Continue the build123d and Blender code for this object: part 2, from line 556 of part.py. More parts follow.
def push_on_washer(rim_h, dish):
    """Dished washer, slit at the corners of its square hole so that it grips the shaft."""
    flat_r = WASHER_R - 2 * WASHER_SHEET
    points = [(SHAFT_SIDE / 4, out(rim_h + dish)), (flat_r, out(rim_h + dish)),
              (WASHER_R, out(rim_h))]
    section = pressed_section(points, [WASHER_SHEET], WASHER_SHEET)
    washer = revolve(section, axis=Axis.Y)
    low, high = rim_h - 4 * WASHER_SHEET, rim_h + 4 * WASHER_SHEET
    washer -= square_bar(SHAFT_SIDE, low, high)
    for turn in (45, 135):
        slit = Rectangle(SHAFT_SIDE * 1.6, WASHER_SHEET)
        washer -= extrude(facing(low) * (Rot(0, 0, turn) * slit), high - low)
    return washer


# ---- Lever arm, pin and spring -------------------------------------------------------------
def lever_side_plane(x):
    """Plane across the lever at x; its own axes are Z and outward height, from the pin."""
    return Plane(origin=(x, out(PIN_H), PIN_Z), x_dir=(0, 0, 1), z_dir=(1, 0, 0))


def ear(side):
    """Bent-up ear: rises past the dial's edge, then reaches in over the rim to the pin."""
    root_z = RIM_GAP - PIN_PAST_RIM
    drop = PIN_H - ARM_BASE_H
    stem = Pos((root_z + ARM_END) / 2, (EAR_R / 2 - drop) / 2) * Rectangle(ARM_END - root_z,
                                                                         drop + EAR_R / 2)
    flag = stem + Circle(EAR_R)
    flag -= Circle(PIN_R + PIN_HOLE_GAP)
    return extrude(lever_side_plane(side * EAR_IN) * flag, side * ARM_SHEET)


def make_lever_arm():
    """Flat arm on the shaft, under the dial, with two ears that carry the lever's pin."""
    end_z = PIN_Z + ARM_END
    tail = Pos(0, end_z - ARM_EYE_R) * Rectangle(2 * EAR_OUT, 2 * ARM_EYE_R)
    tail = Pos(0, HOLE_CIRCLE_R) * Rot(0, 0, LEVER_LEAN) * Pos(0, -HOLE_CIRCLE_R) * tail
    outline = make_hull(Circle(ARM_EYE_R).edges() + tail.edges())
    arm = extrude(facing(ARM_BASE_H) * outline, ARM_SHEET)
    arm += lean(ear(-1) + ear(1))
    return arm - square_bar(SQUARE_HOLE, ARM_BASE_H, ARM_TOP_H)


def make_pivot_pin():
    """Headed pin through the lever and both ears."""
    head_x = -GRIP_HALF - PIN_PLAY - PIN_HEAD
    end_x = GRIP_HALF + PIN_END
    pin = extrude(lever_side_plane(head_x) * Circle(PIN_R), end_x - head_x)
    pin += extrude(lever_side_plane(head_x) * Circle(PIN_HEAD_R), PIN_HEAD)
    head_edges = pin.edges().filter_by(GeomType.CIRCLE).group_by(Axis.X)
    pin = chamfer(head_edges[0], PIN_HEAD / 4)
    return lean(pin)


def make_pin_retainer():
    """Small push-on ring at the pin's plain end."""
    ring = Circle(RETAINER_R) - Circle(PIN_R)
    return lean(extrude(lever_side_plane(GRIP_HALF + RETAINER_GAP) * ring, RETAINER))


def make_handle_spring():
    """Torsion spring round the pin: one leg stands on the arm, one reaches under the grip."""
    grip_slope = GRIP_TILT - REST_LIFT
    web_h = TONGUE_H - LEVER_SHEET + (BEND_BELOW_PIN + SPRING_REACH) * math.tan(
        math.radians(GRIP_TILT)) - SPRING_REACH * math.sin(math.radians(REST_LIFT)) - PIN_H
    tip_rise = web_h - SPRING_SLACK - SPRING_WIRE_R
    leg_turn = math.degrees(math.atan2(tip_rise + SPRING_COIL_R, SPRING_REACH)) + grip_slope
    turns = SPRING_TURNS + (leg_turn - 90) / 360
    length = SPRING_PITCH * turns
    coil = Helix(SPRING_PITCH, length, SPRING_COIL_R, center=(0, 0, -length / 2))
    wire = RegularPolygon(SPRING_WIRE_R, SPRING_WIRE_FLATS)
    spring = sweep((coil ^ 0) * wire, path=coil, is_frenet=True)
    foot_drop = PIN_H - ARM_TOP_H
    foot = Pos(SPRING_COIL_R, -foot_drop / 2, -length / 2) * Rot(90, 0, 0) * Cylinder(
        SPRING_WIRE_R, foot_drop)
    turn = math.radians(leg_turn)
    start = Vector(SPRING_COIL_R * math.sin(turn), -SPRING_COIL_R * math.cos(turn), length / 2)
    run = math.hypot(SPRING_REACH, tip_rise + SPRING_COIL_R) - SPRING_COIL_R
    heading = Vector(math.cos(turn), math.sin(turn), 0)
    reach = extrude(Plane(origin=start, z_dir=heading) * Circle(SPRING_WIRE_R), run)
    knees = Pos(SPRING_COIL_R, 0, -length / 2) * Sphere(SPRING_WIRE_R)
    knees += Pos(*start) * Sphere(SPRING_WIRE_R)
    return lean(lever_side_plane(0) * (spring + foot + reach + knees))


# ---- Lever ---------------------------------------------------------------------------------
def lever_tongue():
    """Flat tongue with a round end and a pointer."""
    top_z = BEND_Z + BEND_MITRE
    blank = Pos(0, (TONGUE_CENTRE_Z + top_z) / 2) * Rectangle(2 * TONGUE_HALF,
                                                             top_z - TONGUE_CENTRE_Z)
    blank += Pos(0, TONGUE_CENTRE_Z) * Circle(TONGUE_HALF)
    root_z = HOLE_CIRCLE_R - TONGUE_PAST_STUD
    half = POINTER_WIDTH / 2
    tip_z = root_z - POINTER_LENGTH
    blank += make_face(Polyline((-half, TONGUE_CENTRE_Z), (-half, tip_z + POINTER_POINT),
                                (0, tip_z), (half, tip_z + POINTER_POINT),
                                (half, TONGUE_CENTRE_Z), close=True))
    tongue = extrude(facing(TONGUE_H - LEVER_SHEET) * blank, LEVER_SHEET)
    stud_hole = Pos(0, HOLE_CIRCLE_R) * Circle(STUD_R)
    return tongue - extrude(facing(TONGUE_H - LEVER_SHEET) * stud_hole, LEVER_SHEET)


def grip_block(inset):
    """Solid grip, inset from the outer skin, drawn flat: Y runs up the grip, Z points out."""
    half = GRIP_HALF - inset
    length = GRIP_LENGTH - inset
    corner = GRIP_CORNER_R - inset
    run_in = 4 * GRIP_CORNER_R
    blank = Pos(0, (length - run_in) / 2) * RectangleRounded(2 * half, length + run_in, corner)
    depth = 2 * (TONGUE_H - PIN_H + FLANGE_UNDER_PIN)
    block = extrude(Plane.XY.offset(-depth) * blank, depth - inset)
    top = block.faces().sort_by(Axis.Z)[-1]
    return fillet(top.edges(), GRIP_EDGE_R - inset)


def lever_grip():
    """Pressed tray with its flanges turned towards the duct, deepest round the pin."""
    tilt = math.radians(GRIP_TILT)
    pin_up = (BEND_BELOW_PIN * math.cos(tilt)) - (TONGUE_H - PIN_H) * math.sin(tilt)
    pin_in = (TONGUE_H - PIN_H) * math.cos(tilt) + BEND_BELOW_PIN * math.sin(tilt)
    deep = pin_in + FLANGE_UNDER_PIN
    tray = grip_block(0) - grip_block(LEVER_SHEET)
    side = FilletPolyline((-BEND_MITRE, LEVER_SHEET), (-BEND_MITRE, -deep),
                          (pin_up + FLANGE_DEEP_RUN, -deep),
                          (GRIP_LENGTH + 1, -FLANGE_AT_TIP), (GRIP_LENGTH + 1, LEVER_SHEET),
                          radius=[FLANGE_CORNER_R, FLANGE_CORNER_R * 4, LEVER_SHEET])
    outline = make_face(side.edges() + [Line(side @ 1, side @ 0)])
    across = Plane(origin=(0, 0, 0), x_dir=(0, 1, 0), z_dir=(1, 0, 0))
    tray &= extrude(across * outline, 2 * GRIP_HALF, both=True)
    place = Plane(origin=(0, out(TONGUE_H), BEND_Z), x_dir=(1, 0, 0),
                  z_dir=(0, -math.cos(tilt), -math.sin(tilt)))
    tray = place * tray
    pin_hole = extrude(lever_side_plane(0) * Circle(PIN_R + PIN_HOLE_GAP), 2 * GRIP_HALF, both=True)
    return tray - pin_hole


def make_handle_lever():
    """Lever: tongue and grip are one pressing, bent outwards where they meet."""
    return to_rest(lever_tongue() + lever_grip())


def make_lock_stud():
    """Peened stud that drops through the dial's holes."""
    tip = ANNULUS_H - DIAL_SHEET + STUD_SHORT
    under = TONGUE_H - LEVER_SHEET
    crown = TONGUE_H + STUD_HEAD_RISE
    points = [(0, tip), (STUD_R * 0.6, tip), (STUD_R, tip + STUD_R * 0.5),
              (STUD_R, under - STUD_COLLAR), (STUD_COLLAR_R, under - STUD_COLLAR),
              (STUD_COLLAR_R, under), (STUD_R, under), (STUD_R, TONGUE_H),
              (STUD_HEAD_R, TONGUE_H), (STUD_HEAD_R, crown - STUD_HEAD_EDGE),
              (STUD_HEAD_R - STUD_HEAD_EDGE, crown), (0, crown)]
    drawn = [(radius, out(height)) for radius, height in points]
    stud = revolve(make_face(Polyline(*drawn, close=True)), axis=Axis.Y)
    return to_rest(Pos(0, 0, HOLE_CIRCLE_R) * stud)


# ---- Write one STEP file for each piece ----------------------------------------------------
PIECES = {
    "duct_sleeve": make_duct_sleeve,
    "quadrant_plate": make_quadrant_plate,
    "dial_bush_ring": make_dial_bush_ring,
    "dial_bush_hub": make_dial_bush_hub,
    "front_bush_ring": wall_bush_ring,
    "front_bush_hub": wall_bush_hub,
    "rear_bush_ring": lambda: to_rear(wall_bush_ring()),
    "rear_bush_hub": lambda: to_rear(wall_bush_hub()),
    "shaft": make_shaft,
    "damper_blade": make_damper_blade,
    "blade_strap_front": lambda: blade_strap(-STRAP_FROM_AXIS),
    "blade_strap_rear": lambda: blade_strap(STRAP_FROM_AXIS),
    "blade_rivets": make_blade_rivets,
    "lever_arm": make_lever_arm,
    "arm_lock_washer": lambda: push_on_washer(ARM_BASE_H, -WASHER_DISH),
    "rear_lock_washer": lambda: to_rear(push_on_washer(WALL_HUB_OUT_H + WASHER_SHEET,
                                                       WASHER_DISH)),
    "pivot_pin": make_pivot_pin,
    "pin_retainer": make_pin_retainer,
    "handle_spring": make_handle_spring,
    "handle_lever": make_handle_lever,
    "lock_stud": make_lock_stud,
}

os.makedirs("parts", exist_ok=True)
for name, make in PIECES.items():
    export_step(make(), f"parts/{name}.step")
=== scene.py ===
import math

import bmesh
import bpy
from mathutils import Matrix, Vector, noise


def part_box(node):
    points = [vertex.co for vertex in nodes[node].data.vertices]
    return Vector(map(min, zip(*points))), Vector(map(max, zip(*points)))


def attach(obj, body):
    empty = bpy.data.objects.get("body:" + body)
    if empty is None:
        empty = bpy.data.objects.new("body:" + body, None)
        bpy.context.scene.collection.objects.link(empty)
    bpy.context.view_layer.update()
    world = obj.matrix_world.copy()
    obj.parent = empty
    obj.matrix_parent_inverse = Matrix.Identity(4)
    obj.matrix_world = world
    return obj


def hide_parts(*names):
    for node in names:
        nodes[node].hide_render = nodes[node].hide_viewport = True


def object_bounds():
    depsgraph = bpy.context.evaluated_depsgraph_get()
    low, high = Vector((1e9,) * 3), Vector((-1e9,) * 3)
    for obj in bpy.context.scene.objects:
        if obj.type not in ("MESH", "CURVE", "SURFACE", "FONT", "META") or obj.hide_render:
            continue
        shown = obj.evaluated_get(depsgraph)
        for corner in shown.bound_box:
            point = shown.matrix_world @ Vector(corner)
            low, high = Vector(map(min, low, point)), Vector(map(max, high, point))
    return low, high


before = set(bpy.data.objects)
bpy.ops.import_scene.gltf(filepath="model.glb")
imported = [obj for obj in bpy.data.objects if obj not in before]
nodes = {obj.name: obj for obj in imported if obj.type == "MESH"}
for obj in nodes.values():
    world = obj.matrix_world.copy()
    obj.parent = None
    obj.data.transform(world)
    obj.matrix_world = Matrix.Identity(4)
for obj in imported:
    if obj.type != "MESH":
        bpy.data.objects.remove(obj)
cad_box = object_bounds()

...

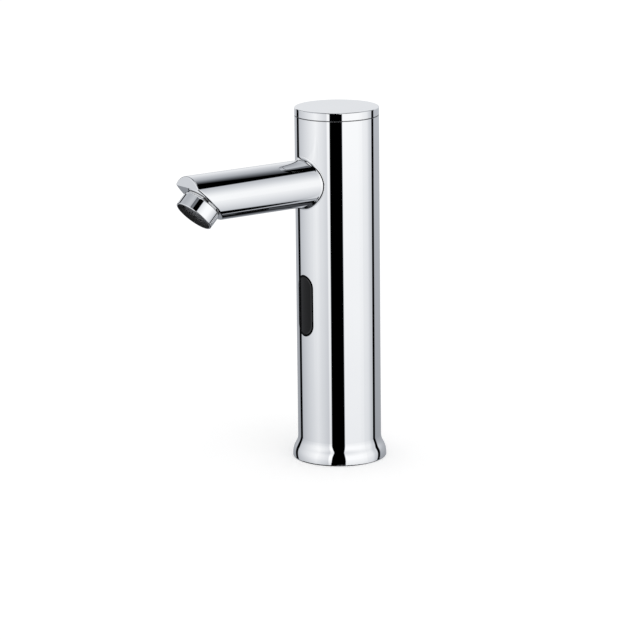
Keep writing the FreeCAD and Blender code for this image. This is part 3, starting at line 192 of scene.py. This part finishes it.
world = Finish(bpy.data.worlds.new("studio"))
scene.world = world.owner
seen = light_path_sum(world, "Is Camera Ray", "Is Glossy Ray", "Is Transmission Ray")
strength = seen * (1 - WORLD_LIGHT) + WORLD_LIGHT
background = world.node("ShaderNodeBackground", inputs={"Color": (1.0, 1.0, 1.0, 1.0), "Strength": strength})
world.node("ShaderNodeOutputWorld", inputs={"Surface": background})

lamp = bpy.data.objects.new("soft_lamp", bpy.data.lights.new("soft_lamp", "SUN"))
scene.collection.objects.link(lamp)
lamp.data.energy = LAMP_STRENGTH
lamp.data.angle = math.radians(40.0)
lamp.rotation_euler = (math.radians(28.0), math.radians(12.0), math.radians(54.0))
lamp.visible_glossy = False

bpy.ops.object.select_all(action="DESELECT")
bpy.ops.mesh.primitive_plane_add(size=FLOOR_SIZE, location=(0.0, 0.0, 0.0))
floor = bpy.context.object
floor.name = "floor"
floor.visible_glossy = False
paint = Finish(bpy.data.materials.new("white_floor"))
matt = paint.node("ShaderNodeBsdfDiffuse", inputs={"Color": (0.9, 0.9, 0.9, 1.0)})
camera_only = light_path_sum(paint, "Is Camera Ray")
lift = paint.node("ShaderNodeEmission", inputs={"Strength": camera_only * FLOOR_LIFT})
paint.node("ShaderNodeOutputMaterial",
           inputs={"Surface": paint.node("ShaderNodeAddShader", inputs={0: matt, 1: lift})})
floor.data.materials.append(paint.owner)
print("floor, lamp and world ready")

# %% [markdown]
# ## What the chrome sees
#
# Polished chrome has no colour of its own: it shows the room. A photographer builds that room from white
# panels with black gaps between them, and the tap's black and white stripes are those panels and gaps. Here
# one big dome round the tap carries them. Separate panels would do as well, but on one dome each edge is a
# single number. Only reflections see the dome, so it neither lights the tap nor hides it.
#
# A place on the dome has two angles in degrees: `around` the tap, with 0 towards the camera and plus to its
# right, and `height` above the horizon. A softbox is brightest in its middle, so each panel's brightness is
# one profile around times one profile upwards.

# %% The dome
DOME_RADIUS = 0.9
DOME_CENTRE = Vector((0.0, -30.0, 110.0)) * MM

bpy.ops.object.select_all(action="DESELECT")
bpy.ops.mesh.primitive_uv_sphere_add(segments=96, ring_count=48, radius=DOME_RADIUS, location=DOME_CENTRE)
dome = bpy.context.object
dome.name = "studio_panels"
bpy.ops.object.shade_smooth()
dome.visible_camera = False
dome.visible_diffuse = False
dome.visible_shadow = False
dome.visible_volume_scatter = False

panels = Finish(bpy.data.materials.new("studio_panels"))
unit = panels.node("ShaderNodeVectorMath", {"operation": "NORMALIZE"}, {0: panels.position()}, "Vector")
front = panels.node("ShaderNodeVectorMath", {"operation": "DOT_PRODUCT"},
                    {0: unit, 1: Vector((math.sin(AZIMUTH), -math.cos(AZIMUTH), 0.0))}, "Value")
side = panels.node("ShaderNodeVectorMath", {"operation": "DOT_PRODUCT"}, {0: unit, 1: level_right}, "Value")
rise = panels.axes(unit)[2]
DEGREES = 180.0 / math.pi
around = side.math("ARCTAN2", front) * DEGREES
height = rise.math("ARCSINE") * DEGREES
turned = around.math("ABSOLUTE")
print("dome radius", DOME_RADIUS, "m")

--

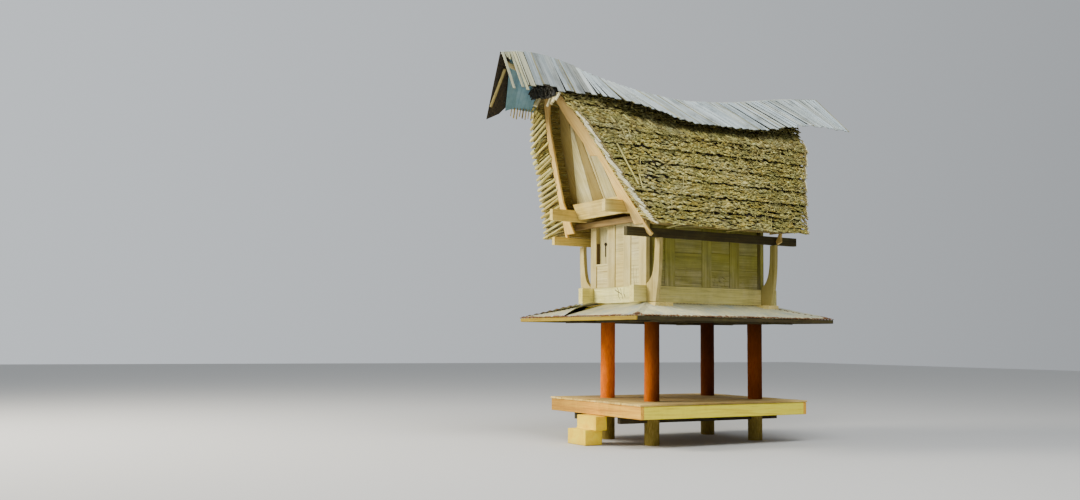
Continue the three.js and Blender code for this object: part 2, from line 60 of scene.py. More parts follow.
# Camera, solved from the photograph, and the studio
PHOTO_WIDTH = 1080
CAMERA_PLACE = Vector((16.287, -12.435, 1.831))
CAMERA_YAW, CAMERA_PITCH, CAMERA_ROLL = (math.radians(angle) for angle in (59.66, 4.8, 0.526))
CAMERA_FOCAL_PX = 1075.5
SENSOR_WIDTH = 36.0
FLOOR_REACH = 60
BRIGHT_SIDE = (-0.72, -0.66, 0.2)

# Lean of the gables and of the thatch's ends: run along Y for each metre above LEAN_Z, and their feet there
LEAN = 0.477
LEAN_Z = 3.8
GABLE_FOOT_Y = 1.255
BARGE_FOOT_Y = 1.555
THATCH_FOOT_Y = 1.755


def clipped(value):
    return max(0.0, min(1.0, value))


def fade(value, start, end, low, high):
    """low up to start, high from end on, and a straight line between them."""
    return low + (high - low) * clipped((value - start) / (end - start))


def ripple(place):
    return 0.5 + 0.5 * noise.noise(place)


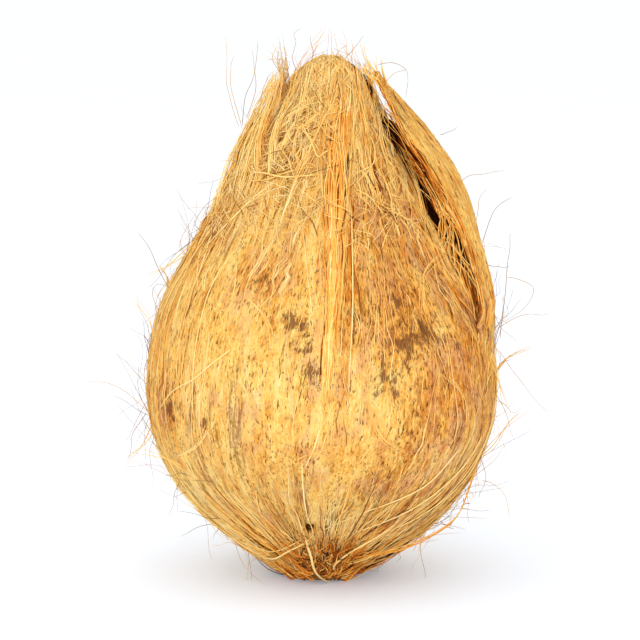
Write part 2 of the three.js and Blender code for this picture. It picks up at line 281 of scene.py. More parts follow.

▶ [WHAT YOU NEED TO DO]
Everything from the line containing "revolve(make_face(Polyline(*drawn, close=True)), axis=Axis.Y)" down to the line containing "depsgraph = bpy.context.evaluated_depsgraph_get()" should be retyped exactly, both lines included, and nothing more.

▶ [RESULT FOR THIS TASK]
    stud = revolve(make_face(Polyline(*drawn, close=True)), axis=Axis.Y)
    return to_rest(Pos(0, 0, HOLE_CIRCLE_R) * stud)


# ---- Write one STEP file for each piece ----------------------------------------------------
PIECES = {
    "duct_sleeve": make_duct_sleeve,
    "quadrant_plate": make_quadrant_plate,
    "dial_bush_ring": make_dial_bush_ring,
    "dial_bush_hub": make_dial_bush_hub,
    "front_bush_ring": wall_bush_ring,
    "front_bush_hub": wall_bush_hub,
    "rear_bush_ring": lambda: to_rear(wall_bush_ring()),
    "rear_bush_hub": lambda: to_rear(wall_bush_hub()),
    "shaft": make_shaft,
    "damper_blade": make_damper_blade,
    "blade_strap_front": lambda: blade_strap(-STRAP_FROM_AXIS),
    "blade_strap_rear": lambda: blade_strap(STRAP_FROM_AXIS),
    "blade_rivets": make_blade_rivets,
    "lever_arm": make_lever_arm,
    "arm_lock_washer": lambda: push_on_washer(ARM_BASE_H, -WASHER_DISH),
    "rear_lock_washer": lambda: to_rear(push_on_washer(WALL_HUB_OUT_H + WASHER_SHEET,
                                                       WASHER_DISH)),
    "pivot_pin": make_pivot_pin,
    "pin_retainer": make_pin_retainer,
    "handle_spring": make_handle_spring,
    "handle_lever": make_handle_lever,
    "lock_stud": make_lock_stud,
}

os.makedirs("parts", exist_ok=True)
for name, make in PIECES.items():
    export_step(make(), f"parts/{name}.step")
=== scene.py ===
import math

import bmesh
import bpy
from mathutils import Matrix, Vector, noise


def part_box(node):
    points = [vertex.co for vertex in nodes[node].data.vertices]
    return Vector(map(min, zip(*points))), Vector(map(max, zip(*points)))


def attach(obj, body):
    empty = bpy.data.objects.get("body:" + body)
    if empty is None:
        empty = bpy.data.objects.new("body:" + body, None)
        bpy.context.scene.collection.objects.link(empty)
    bpy.context.view_layer.update()
    world = obj.matrix_world.copy()
    obj.parent = empty
    obj.matrix_parent_inverse = Matrix.Identity(4)
    obj.matrix_world = world
    return obj


def hide_parts(*names):
    for node in names:
        nodes[node].hide_render = nodes[node].hide_viewport = True


def object_bounds():
    depsgraph = bpy.context.evaluated_depsgraph_get()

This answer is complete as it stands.